Correspondence analysis and the Cressie-Read family of divergence statistics
Eric Beh and Rosaria Lombardo
The foundations of correspondence analysis rests with Pearson's famous chi-squared statistic and provides the numerical groundwork for visualising how categorical variables are associated. It has been recently shown that the Freeman-Tukey statistic can also play an important role and confirmed the advantages of the Hellinger distance that have long been advocated in the literature. Pearson's and the Freeman-Tukey statistics are two of five commonly used special cases of the Cressie-Read family of divergence statistics. Therefore, correspondence analysis can be expanded so this family lies at the heart of how the association is quantified and visualised.

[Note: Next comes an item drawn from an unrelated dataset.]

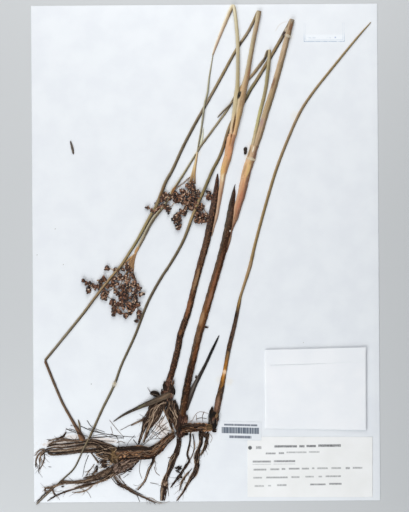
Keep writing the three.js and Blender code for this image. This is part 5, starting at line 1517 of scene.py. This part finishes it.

The advantage of using the Cressie-Read family of divergence statistics when performing correspondence analysis is that it includes as special cases two variants that have gained some attention in the literature - the Hellinger distance decomposition (HDD) method and log-ratio analysis (LRA). Expanding correspondence analysis in this way also enables for some general features to be obtained – such as coordinate systems, models of association/correlation, and distance measures – and for flexibility to be considered when defining the “best" and “worst" possible visualisation of the association. This project therefore examines the role of the Cressie-Read family of divergence statistics in the correspondence analysis of a two-way contingency table. Possible extensions to this project include expanding it to the analysis of a multi-way contingency table, examining the impact on the visual display (such as the traditional correspondence plot, or the biplot) and exploring whether asymmetric associations can be incorporated into this framework.